"La vera cultura è mettere radici e sradicarsi. Mettere radici nel più profondo della terra natia. Nella sua eredità spirituale. Ma è anche sradicarsi e cioè aprirsi alla pioggia e al sole, ai fecondi apporti delle civiltà straniere".

Sono i versi di Leopold Senghor poeta e primo presidente del Senegal, in carica dal 1960 al 1960. Sono 4925, in base agli ultimi dati dell'Istat, i senegalesi "sradicati" che vivono in Sardegna, impegnati soprattutto nel commercio ambulante e nelle campagne come pastori e braccianti agricoli. Anche loro, per la gran parte venditori itineranti, vivono con sofferenza lo sconvolgimento dei ritmi normali della vita provocato dalla pandemia.

Il lavoro è sospeso, c'è l'obbligo di restare a casa nell'attesa che il ciclone si plachi. I senegalesi di Sardegna si affidano alla preghiera e al sostegno che arriva all'interno di una comunità vasta e coesa ma anche dall'esterno grazie alla trama di relazioni e amicizie intessuta nella terra in cui vivono.

Abdou Ndiaye, 43 anni, nato in un villaggio nel cuore del Senegal, laurea in Scienze Politiche all'Università di Cagliari, è la guida e il punto di riferimento dei connazionali che si sono trasferiti nell'Isola. Nel suo duplice ruolo di responsabile dello Sportello Immigrazione della Cisl e di segretario dell'Unione culturale islamica garantisce un aiuto in tutte le questioni, piccole e grandi, che riguardano permessi di soggiorno, licenze per il commercio, pratiche amministrative.

La comunità senegalese come sta vivendo l'emergenza sanitaria?

"Con grande disagio e preoccupazione. Siamo tra due fuochi. In ansia per la situazione in Sardegna e per quello che potrebbe succedere nel nostro Paese. Siamo preoccupati per i nostri familiari".

In Senegal quali sono attualmente i pericoli?

"Il numero dei contagi non è altissimo ma occorre vigilare perché il quadro potrebbe aggravarsi. Viviamo nell'incertezza e con la paura che il nostro sistema sanitario non sia in grado di far fronte all'emergenza".

Chi vive grazie al commercio ambulante in questo momento come riesce a vivere?

"Con i piccoli risparmi e soprattutto con l'aiuto della nostra comunità e degli amici sardi. C'è una rete di solidarietà e di amicizie offre sostegno e protezione. È la conferma che i senegalesi in Sardegna hanno costruito nel corso degli anni rapporti forti e duraturi".
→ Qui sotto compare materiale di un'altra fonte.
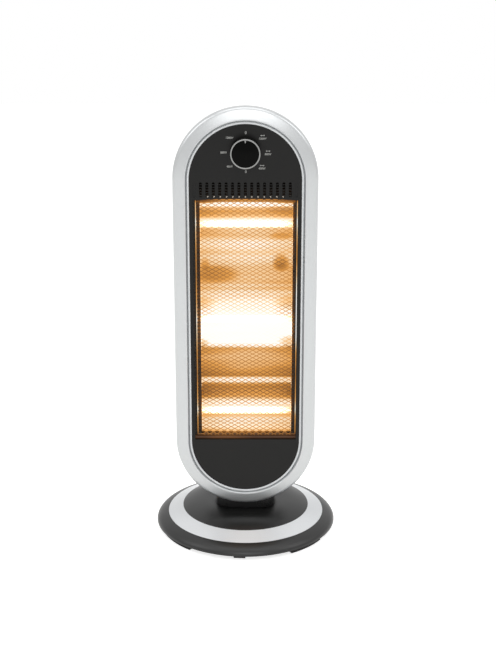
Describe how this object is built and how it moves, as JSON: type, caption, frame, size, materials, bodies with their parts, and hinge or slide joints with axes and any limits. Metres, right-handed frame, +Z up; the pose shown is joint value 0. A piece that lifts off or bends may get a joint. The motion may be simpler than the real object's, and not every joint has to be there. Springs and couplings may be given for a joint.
{
  "type": "halogen heater",
  "caption": "Upright pill-shaped radiant heater with halogen lamps behind a wire guard, a rotary switch, and a round domed base on which the head swings.",
  "frame": {"origin": "middle of the round base, on the floor that its feet stand on", "axes": "+Z up; the lamps face -Y; +X is to the right for someone who looks at the front"},
  "size_m": [0.28, 0.28, 0.6699],
  "materials": {
    "base_gloss": "moulded, satin gloss, near black",
    "silver_trim": "silver paint on moulded plastic, satin",
    "base_tray": "moulded, fine texture",
    "rubber_feet": "matte rubber",
    "ballast_iron": "as cast",
    "screw_steel": "zinc plated",
    "gland_nylon": "black nylon",
    "slide_acetal": "natural acetal, waxy",
    "motor_zinc": "zinc plated pressed steel",
    "switch_case": "black thermoset",
    "pad_black": "moulded, matte",
    "neck_black": "moulded, satin gloss, black",
    "rear_black": "moulded, fine spark texture",
    "panel_black": "heat resistant moulding, satin",
    "guard_black": "black heat resistant enamel",
    "guard_wire": "bright steel wire, heat browned",
    "chassis_steel": "galvanised sheet",
    "reflector_aluminium": "polished sheet",
    "quartz": "clear fused quartz, lit",
    "filament_tungsten": "glowing tungsten coil",
    "lamp_ceramic": "steatite, unglazed",
    "cutout_body": "phenolic",
    "terminal_nylon": "natural nylon",
    "switch_pbt": "cream moulding",
    "knob_black": "moulded, gloss black"
  },
  "bodies": {
    "base": {"base_plate": "base_tray", "base_cover": "base_gloss", "base_ring": "silver_trim", "foot_front_left": "rubber_feet", "foot_front_right": "rubber_feet", "foot_rear_left": "rubber_feet", "foot_rear_right": "rubber_feet", "ballast_ring": "ballast_iron", "base_screws": "screw_steel", "cord_gland": "gland_nylon", "slide_ring": "slide_acetal", "swing_motor": "motor_zinc", "motor_screws": "screw_steel", "tip_switch": "switch_case"},
    "tip_pad": {"tip_pad": "pad_black"},
    "crank": {"swing_crank": "slide_acetal"},
    "head": {"neck": "neck_black", "neck_screws": "screw_steel", "drive_lever": "motor_zinc", "lever_screws": "screw_steel", "rear_cover": "rear_black", "case_screws": "screw_steel", "bezel": "silver_trim", "front_panel": "panel_black", "panel_screws": "screw_steel", "guard_frame": "guard_black", "guard_mesh": "guard_wire", "chassis": "chassis_steel", "chassis_screws": "screw_steel", "reflector": "reflector_aluminium", "lamp_tube_bottom": "quartz", "lamp_tube_middle": "quartz", "lamp_tube_top": "quartz", "lamp_filament_bottom": "filament_tungsten", "lamp_filament_middle": "filament_tungsten", "lamp_filament_top": "filament_tungsten", "lamp_caps_bottom": "lamp_ceramic", "lamp_caps_middle": "lamp_ceramic", "lamp_caps_top": "lamp_ceramic", "thermal_cutout": "cutout_body", "terminal_block": "terminal_nylon", "switch_body": "switch_pbt", "switch_screws": "screw_steel"},
    "knob": {"switch_shaft": "switch_pbt", "knob": "knob_black", "knob_ring": "silver_trim", "knob_pointer": "silver_trim"}
  },
  "joints": [
    {"name": "head_swing", "type": "hinge", "parent": "base", "child": "head", "pos_m": [0, 0, 0.04], "axis": [0, 0, 1], "range_deg": [-35, 35]},
    {"name": "crank_turn", "type": "hinge", "parent": "base", "child": "crank", "pos_m": [0, 0.032, 0.026], "axis": [0, 0, 1], "range_deg": [-104, 104]},
    {"name": "knob_turn", "type": "hinge", "parent": "head", "child": "knob", "pos_m": [0, -0.06, 0.606], "axis": [0, -1, 0], "continuous": true},
    {"name": "tip_pad_slide", "type": "slide", "parent": "base", "child": "tip_pad", "axis": [0, 0, -1], "range_m": [0, 0.0034], "stiffness_N_per_m": 80, "springref_m": 0.008}
  ],
  "couplings": [
    {"joint": "crank_turn", "follows": "head_swing", "ratio": 2.95}
  ]
}
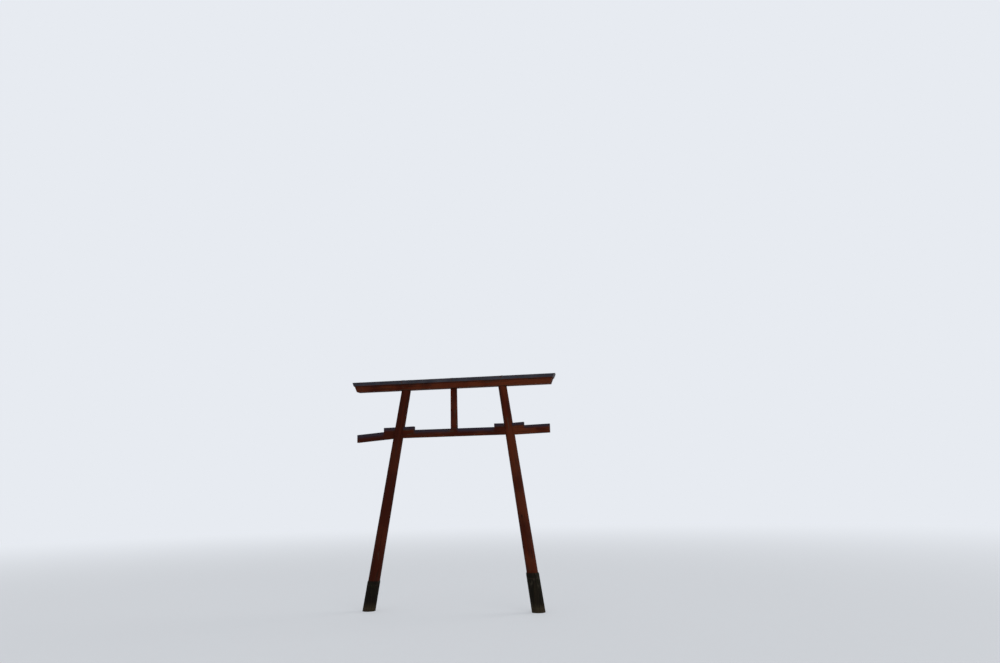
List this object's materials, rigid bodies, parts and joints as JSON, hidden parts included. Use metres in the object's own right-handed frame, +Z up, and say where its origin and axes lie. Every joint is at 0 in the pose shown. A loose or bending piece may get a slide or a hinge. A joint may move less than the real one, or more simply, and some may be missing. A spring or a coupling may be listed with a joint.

In queste settimane come si svolge il suo lavoro al sindacato?

"Lavoro al telefono. Le persone mi chiedono aiuto e consigli. Chi lavora, come i braccianti agricoli, vuole avere chiarimenti sul bonus che deve erogare l'Inps. Ma in tanti chiamano per sapere quando tutto questo finirà. Vogliono essere rassicurati di fronte a paure e inquietudini che nessuno poteva immaginare sino a poco tempo fa".

La preghiera è un grande conforto.

"Siamo musulmani, la fede è un aiuto straordinario. Nei gruppi whatsapp diamo vita a momenti di preghiera per chiedere al Signore una via per debellare il virus. Abbiamo a cuore i destini dell'Italia e del nostro Paese. Preghiamo per la Sardegna, la terra che ci ospita, e per le città e i paesi in cui siamo nati".

Che cosa vuole dire ai suoi connazionali?

"Di rispettare tutte le prescrizioni e di avere fiducia e speranza".

Fiducia e speranza che sono la sostanza delle poesie di Senghor: "Noi siamo gli uomini della danza, i cui piedi riprendono vigore colpendo il suolo duro".